TASK INSTRUCTIONS: Below are entries. Reproduce exactly the lines between the line holding "Keep writing the" and the line holding "SMALL_EYE_COUNT = 84", inclusive, and only those.

THE RECORDS:
———
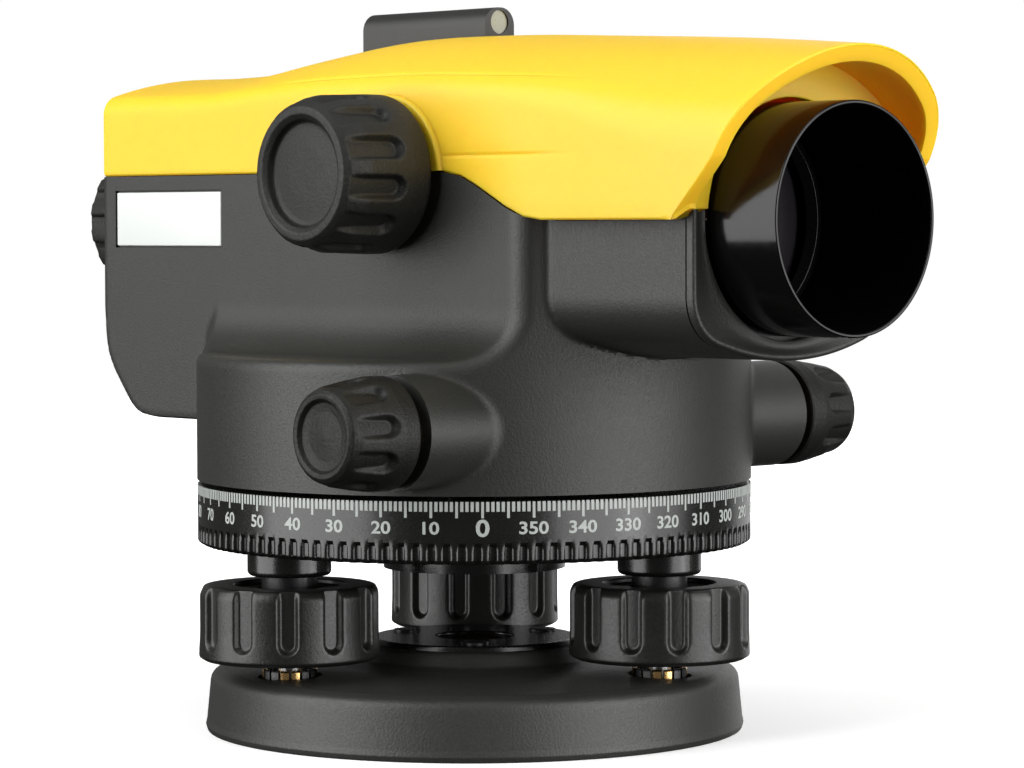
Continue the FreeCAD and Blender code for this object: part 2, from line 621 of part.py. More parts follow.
———
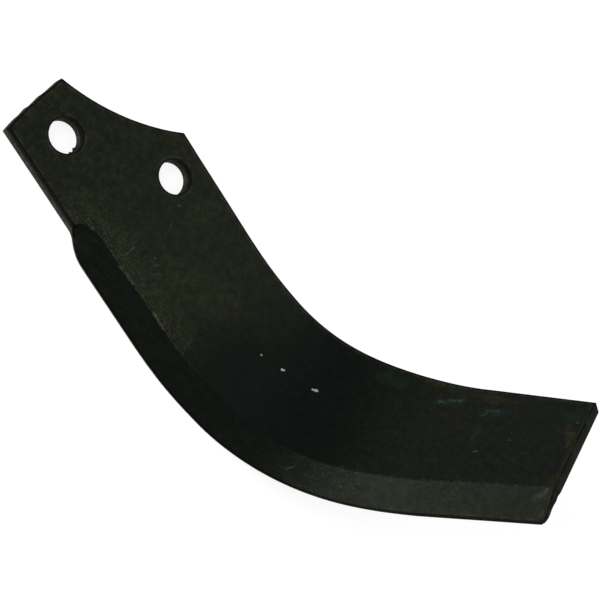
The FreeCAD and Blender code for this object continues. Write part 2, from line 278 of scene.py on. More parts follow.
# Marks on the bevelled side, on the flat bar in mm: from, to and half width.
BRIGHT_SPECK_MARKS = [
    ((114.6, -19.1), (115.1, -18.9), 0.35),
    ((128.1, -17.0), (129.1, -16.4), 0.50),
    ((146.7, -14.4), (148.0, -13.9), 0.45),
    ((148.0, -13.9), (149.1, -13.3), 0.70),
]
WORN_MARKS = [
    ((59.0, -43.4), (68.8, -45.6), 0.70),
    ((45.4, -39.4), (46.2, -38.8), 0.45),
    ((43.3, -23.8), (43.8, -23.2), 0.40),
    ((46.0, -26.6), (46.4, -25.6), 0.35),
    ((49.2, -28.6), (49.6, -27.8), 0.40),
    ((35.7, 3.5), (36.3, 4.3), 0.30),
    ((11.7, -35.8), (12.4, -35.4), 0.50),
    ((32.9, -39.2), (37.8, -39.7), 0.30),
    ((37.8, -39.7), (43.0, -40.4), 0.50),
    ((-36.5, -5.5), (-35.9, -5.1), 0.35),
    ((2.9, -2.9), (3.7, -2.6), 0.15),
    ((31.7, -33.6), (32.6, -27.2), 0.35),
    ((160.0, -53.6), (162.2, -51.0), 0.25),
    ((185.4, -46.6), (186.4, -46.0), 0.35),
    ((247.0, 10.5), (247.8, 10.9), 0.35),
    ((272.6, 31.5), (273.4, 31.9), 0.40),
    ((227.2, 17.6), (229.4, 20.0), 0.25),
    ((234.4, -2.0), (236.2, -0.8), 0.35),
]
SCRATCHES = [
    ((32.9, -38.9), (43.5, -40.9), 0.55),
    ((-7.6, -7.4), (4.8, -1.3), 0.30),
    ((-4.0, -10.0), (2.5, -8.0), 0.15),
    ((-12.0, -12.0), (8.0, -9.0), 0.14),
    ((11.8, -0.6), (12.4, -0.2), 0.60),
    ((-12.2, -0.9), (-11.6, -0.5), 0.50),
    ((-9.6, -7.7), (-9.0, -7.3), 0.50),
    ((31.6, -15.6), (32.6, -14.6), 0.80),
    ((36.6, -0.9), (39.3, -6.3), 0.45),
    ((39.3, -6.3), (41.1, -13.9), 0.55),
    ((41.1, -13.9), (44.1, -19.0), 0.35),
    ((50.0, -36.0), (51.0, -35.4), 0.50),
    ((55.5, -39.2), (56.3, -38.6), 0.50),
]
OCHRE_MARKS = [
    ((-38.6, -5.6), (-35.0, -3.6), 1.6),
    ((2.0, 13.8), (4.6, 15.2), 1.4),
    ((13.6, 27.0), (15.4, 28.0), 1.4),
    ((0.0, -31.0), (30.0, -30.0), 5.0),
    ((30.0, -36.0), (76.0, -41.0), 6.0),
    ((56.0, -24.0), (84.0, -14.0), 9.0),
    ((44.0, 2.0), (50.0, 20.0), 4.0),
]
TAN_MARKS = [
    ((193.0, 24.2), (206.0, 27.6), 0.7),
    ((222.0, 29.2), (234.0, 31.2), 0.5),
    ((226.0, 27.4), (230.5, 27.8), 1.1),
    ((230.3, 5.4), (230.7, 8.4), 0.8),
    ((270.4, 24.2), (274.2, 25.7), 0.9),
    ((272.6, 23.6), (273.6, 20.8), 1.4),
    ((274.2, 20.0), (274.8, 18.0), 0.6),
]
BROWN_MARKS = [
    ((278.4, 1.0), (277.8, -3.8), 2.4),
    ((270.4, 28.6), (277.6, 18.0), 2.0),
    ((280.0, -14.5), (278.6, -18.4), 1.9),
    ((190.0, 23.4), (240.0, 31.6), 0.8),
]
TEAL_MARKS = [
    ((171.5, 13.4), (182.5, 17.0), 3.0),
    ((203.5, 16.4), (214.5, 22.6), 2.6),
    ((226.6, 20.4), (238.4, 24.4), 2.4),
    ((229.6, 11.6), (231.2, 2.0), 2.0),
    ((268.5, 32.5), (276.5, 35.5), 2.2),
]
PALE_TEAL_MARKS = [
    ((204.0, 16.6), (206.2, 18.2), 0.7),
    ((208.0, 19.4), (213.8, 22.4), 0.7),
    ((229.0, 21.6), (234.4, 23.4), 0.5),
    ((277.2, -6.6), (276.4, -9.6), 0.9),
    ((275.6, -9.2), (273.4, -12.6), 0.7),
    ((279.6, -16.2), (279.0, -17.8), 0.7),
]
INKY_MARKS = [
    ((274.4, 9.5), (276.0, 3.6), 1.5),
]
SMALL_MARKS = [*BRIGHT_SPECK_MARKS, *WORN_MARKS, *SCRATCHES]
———
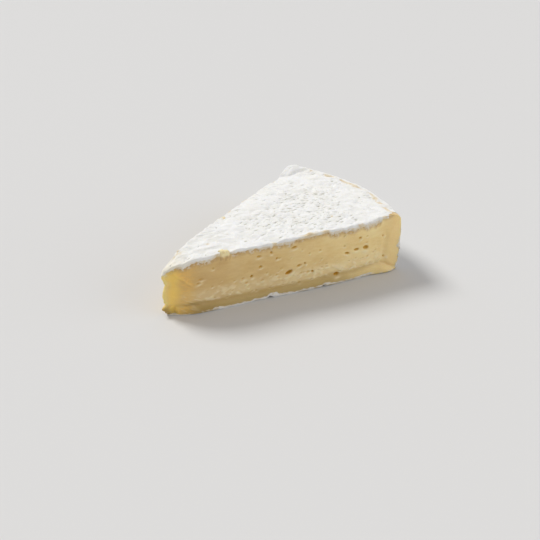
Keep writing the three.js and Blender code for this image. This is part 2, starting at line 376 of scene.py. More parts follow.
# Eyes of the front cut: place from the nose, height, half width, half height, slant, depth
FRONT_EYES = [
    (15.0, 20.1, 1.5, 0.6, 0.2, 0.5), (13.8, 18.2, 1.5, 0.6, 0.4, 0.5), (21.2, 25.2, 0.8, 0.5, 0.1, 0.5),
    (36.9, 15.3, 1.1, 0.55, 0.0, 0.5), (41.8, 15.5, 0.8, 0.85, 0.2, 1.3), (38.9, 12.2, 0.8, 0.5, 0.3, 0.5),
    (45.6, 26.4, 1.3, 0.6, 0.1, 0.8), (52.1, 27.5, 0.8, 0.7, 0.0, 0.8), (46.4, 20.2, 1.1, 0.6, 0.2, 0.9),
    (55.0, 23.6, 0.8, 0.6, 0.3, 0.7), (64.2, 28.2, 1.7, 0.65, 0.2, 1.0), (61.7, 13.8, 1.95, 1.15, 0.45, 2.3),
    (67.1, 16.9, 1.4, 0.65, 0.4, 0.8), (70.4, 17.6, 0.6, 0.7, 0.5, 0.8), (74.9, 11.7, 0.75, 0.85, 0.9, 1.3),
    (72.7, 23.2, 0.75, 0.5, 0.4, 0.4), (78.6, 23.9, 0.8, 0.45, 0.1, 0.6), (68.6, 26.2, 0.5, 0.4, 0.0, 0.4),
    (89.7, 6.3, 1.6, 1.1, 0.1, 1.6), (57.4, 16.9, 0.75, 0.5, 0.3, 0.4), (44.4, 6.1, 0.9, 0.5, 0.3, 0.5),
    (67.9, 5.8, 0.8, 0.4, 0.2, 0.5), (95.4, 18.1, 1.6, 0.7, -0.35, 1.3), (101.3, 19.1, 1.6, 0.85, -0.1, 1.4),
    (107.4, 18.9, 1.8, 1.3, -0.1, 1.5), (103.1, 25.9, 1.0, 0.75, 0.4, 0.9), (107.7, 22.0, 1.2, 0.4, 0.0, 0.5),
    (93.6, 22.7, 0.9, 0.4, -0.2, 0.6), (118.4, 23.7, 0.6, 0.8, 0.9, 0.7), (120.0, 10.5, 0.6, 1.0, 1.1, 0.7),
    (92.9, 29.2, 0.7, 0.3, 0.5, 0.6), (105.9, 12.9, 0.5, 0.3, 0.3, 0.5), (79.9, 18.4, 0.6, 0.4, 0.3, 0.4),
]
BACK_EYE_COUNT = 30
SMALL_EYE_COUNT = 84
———
RESULT OF THE EXERCISE:
Keep writing the three.js and Blender code for this image. This is part 2, starting at line 376 of scene.py. More parts follow.
# Eyes of the front cut: place from the nose, height, half width, half height, slant, depth
FRONT_EYES = [
    (15.0, 20.1, 1.5, 0.6, 0.2, 0.5), (13.8, 18.2, 1.5, 0.6, 0.4, 0.5), (21.2, 25.2, 0.8, 0.5, 0.1, 0.5),
    (36.9, 15.3, 1.1, 0.55, 0.0, 0.5), (41.8, 15.5, 0.8, 0.85, 0.2, 1.3), (38.9, 12.2, 0.8, 0.5, 0.3, 0.5),
    (45.6, 26.4, 1.3, 0.6, 0.1, 0.8), (52.1, 27.5, 0.8, 0.7, 0.0, 0.8), (46.4, 20.2, 1.1, 0.6, 0.2, 0.9),
    (55.0, 23.6, 0.8, 0.6, 0.3, 0.7), (64.2, 28.2, 1.7, 0.65, 0.2, 1.0), (61.7, 13.8, 1.95, 1.15, 0.45, 2.3),
    (67.1, 16.9, 1.4, 0.65, 0.4, 0.8), (70.4, 17.6, 0.6, 0.7, 0.5, 0.8), (74.9, 11.7, 0.75, 0.85, 0.9, 1.3),
    (72.7, 23.2, 0.75, 0.5, 0.4, 0.4), (78.6, 23.9, 0.8, 0.45, 0.1, 0.6), (68.6, 26.2, 0.5, 0.4, 0.0, 0.4),
    (89.7, 6.3, 1.6, 1.1, 0.1, 1.6), (57.4, 16.9, 0.75, 0.5, 0.3, 0.4), (44.4, 6.1, 0.9, 0.5, 0.3, 0.5),
    (67.9, 5.8, 0.8, 0.4, 0.2, 0.5), (95.4, 18.1, 1.6, 0.7, -0.35, 1.3), (101.3, 19.1, 1.6, 0.85, -0.1, 1.4),
    (107.4, 18.9, 1.8, 1.3, -0.1, 1.5), (103.1, 25.9, 1.0, 0.75, 0.4, 0.9), (107.7, 22.0, 1.2, 0.4, 0.0, 0.5),
    (93.6, 22.7, 0.9, 0.4, -0.2, 0.6), (118.4, 23.7, 0.6, 0.8, 0.9, 0.7), (120.0, 10.5, 0.6, 1.0, 1.1, 0.7),
    (92.9, 29.2, 0.7, 0.3, 0.5, 0.6), (105.9, 12.9, 0.5, 0.3, 0.3, 0.5), (79.9, 18.4, 0.6, 0.4, 0.3, 0.4),
]
BACK_EYE_COUNT = 30
SMALL_EYE_COUNT = 84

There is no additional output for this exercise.